What happened: Rank One Computing (ROC) says it will ring the Nasdaq Closing Bell on March 19 to celebrate its public listing, positioning the capital-markets glow-up as fuel for scaling its Vision AI identity and intelligence platform.
Why it matters: ROC describes its offering as “sovereign” biometrics, video analytics, and mission intelligence for defense, public safety, and digital commerce—i.e., turning raw pixels into operational decisions faster and more cost-efficiently.
Wider context: The bell-ringing is PR theater, but the theme is real: computer vision is quietly becoming critical infrastructure, and everyone wants it built “domestically,” “precisely,” and with just enough patriotism to pass procurement.
Background: ROC says it is headquartered in Denver with additional hubs, and that its leadership team draws on military and public service backgrounds—an origin story designed to reassure buyers that the tech is mission-oriented, not just venture-grade.
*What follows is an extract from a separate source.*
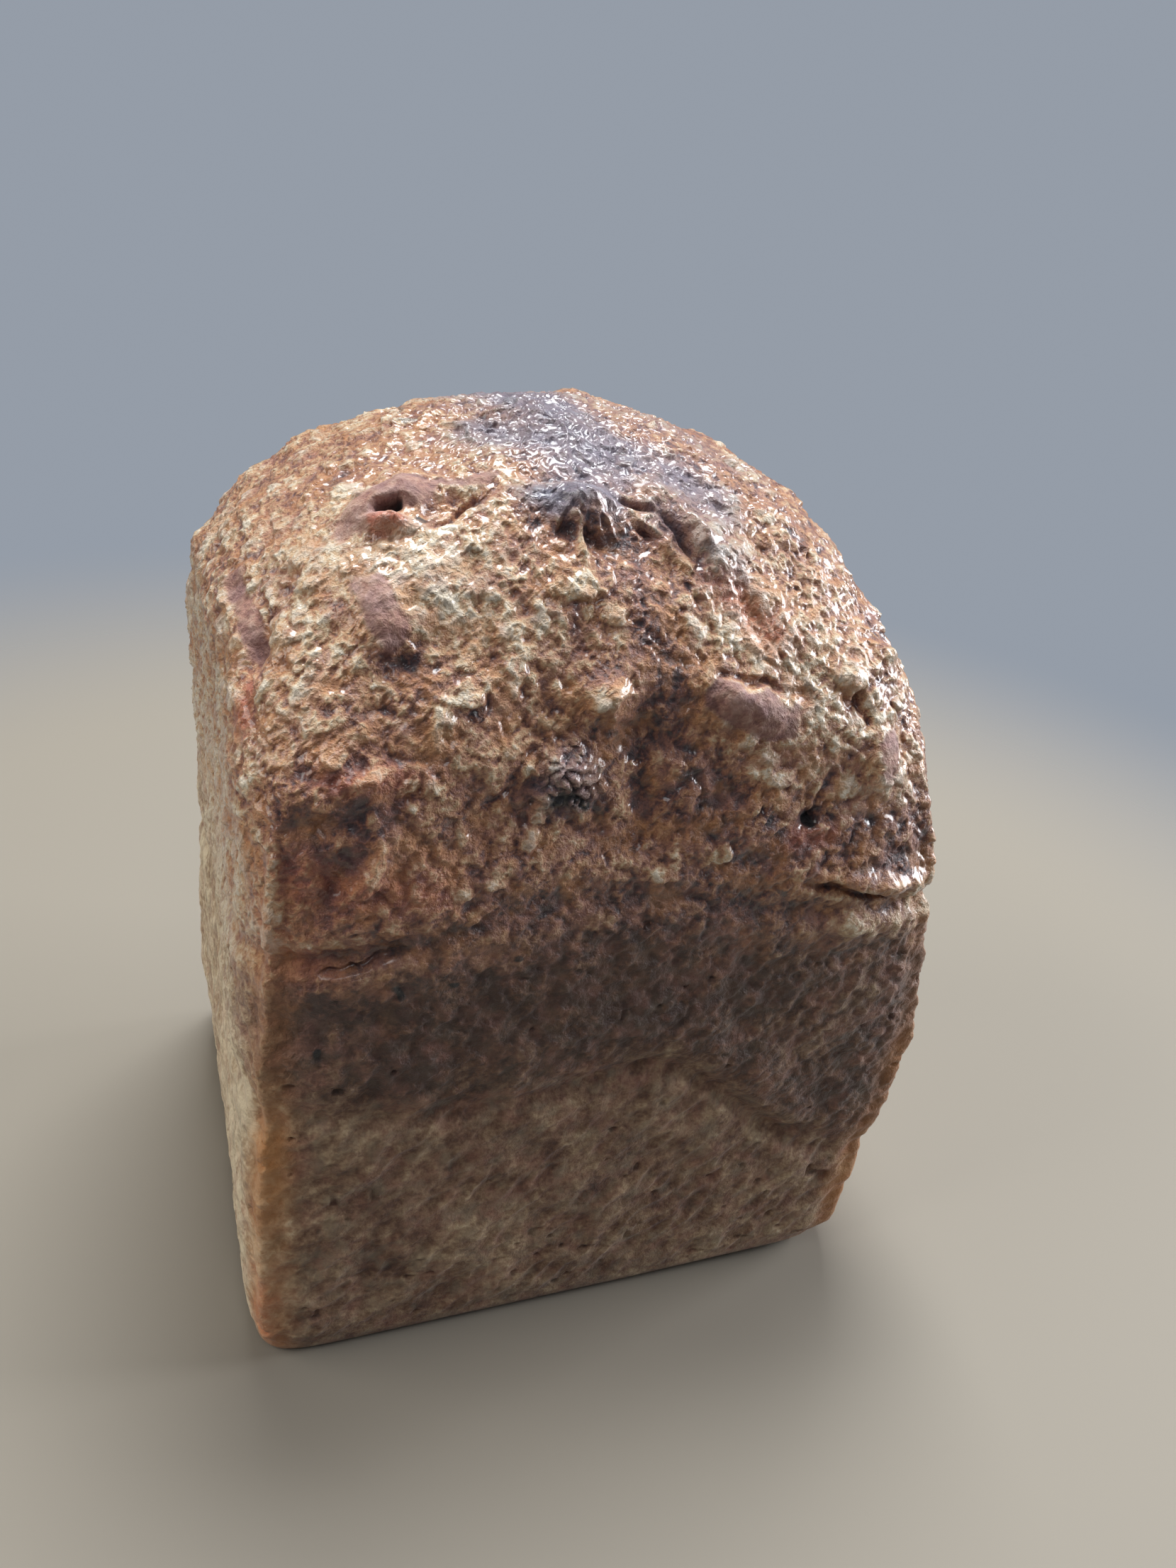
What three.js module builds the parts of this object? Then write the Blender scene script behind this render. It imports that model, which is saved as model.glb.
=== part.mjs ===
// A small tin-baked loaf, uncut, standing upright on its flat base.
//
// The lower walls were held by the tin, so they are flat, taper towards the base and meet in tight
// corners. Above the tin's rim the dough rose free into a rough, uneven dome. The loaf is one solid.
//
// Millimetres, +Z up. The origin is the middle of the face that the loaf rests on, the broad face that
// shows its fold looks towards -Y, and +X runs to the right along that face.

import * as THREE from 'three';

// ---------------------------------------------------------------- driving dimensions

// Half extents of the plan at three heights, from the origin to each side.
const BASE = { left: 40.2, right: 40.4, front: 35.4, back: 34.4 };
const FOLD = { left: 41.0, right: 48.2 };
const RIM = { left: 40.8, right: 44.6, front: 36.5, back: 36.0 };

const FOLD_HEIGHT = 38; // crease half way up the tin wall
const RIM_HEIGHT = 60; // where the tin ended
const NARROWED_HEIGHT = 68; // where the wall has drawn in from the fold's extents to the rim's
const CROWN_HEIGHT = 110; // highest point of the dome

// Height at which each side stops being a wall and starts to roll over into the dome.
const SHOULDER = { left: 88, right: 66, front: 59, back: 62 };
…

ROC to Ring the Nasdaq Closing Bell on March 19, 2026 in Celebration of its Public Listing — GlobeNewswire
Singularity Soup Take: Nothing says “next chapter” like selling automated identification and surveillance tooling with a confetti cannon. Public markets don’t buy vibes; they buy growth stories—so ROC is serving Vision AI with a side of national security garnish.
Key Takeaways:
- Public Listing Milestone: ROC’s announcement centers on celebrating its Nasdaq listing via the March 19 closing bell ceremony, framing the listing as strategic flexibility to scale the business.
- Mission-Oriented CV: The company emphasizes biometrics, video analytics, and mission intelligence in a unified platform, aimed at defense and public-sector use cases where accuracy and deployment constraints matter.
- “Sovereign” Positioning: ROC repeatedly stresses U.S.-built/sovereign Vision AI for national security, reflecting the broader procurement trend toward domestic supply chains and controlled tech stacks.